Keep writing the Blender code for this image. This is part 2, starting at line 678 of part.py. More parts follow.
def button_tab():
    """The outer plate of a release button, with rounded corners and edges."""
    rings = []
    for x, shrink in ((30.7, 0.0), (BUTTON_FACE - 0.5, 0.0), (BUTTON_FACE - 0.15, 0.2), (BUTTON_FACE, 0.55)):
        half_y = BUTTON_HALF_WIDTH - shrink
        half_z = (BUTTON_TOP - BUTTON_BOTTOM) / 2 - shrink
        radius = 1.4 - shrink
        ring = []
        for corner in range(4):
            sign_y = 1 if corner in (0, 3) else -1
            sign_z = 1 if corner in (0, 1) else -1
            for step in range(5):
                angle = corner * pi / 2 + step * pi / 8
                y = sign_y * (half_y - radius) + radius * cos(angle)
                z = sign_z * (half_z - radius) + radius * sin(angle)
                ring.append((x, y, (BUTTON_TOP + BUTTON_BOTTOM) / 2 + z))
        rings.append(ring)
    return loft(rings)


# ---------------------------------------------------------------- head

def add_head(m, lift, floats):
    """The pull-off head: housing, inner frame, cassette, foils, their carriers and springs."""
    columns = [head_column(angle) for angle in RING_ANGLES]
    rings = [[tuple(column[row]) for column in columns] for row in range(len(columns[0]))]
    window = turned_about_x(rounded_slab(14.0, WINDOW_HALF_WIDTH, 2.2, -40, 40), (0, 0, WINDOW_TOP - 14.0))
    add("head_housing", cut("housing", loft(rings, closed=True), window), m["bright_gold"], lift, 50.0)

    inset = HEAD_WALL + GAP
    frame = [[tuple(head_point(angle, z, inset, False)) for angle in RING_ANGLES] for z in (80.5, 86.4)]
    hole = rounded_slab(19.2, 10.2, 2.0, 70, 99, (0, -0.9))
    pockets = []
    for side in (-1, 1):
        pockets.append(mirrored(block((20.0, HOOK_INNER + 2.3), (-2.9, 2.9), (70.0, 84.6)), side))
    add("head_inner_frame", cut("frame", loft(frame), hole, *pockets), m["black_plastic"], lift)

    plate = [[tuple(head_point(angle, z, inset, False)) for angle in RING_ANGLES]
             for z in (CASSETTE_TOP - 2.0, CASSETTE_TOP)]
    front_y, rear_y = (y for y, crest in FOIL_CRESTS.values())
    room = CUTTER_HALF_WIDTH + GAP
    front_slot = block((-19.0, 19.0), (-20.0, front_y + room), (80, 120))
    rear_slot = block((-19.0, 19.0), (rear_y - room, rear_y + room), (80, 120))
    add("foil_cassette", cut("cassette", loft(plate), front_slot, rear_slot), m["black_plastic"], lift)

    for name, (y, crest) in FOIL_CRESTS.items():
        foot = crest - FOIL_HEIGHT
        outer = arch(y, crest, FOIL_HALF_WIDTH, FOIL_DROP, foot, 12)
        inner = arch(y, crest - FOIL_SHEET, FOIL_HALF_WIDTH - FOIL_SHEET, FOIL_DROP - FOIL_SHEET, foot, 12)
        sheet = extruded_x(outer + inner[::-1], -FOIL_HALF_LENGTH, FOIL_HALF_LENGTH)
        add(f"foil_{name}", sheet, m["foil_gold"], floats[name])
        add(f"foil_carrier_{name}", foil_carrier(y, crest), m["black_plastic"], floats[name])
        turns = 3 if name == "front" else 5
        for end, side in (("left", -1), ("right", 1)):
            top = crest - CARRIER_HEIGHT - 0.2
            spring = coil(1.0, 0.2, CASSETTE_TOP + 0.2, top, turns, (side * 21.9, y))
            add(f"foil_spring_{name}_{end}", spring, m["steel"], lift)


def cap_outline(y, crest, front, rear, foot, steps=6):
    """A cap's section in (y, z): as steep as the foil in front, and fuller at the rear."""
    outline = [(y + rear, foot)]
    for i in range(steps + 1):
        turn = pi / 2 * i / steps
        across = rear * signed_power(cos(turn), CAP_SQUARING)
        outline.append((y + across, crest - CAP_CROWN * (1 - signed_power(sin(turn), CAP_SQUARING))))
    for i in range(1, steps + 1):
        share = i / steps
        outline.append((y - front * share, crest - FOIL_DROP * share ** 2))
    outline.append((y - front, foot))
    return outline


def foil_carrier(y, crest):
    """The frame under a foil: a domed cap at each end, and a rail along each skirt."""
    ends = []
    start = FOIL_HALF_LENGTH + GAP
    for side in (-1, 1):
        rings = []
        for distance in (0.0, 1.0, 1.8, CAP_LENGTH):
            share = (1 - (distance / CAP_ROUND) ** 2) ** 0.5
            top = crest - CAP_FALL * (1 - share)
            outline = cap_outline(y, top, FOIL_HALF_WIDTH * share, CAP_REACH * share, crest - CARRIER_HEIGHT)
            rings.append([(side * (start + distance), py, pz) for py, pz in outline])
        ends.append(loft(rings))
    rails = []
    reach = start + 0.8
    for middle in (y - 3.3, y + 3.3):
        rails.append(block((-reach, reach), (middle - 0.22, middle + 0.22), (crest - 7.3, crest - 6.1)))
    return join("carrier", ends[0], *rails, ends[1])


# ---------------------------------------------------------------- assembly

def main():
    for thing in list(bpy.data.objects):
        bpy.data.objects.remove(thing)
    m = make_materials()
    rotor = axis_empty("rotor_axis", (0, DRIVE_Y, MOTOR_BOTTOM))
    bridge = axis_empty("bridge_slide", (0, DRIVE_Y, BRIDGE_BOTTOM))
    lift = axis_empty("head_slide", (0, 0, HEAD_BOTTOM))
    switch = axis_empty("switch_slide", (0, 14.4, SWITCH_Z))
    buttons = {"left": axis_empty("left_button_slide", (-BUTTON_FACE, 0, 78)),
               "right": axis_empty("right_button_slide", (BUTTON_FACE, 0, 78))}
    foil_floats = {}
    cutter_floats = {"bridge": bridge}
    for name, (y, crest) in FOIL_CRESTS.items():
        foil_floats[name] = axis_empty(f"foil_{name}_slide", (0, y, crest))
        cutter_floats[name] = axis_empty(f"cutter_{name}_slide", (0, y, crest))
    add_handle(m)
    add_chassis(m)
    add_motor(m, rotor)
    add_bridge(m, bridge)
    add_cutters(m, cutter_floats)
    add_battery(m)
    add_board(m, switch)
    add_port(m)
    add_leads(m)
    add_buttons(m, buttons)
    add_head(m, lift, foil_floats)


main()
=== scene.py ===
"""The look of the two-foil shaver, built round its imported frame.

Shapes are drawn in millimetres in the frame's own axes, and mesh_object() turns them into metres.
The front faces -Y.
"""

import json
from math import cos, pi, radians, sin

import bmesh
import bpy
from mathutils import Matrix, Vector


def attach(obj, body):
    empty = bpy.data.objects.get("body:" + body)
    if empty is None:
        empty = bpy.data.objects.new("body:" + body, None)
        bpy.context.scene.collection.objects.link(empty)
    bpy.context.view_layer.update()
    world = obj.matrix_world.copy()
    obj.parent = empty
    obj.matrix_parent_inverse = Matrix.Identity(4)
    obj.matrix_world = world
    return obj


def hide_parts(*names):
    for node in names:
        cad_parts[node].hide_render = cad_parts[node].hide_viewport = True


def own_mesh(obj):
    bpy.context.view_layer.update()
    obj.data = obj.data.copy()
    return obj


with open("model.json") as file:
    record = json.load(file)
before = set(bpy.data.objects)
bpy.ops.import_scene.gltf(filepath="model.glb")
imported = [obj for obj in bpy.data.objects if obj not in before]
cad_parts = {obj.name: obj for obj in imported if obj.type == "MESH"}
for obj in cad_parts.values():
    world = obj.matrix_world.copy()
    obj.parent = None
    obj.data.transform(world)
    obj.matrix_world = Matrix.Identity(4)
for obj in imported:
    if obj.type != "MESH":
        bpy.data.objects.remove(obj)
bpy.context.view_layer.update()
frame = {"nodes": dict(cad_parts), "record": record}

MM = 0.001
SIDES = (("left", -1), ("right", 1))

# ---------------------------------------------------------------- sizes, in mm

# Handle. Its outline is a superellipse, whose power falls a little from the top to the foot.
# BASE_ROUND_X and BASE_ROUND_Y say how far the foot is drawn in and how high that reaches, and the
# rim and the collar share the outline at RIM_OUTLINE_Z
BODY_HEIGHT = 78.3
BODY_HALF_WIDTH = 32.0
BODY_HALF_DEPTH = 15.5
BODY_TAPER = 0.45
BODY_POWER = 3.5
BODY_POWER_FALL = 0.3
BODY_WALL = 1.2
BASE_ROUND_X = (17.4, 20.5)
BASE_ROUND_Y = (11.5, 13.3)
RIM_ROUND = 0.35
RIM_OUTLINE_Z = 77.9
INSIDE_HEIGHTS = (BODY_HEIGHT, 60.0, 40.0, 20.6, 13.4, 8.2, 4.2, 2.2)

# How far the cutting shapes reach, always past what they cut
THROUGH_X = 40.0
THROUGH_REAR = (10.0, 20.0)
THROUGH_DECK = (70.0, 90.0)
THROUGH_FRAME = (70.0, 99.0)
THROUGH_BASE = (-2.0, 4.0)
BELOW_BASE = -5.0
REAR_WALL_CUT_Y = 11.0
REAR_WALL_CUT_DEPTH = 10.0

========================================

**SHORT TASK:**
Only the lines from the one with "(0, 0, HEAD_BOTTOM))" up to the one with "bpy.context.scene.collection.objects.link(empty)" should be repeated, both included, exactly as they appear.

**FULL SOLUTION:**
    lift = axis_empty("head_slide", (0, 0, HEAD_BOTTOM))
    switch = axis_empty("switch_slide", (0, 14.4, SWITCH_Z))
    buttons = {"left": axis_empty("left_button_slide", (-BUTTON_FACE, 0, 78)),
               "right": axis_empty("right_button_slide", (BUTTON_FACE, 0, 78))}
    foil_floats = {}
    cutter_floats = {"bridge": bridge}
    for name, (y, crest) in FOIL_CRESTS.items():
        foil_floats[name] = axis_empty(f"foil_{name}_slide", (0, y, crest))
        cutter_floats[name] = axis_empty(f"cutter_{name}_slide", (0, y, crest))
    add_handle(m)
    add_chassis(m)
    add_motor(m, rotor)
    add_bridge(m, bridge)
    add_cutters(m, cutter_floats)
    add_battery(m)
    add_board(m, switch)
    add_port(m)
    add_leads(m)
    add_buttons(m, buttons)
    add_head(m, lift, foil_floats)


main()
=== scene.py ===
"""The look of the two-foil shaver, built round its imported frame.

Shapes are drawn in millimetres in the frame's own axes, and mesh_object() turns them into metres.
The front faces -Y.
"""

import json
from math import cos, pi, radians, sin

import bmesh
import bpy
from mathutils import Matrix, Vector


def attach(obj, body):
    empty = bpy.data.objects.get("body:" + body)
    if empty is None:
        empty = bpy.data.objects.new("body:" + body, None)
        bpy.context.scene.collection.objects.link(empty)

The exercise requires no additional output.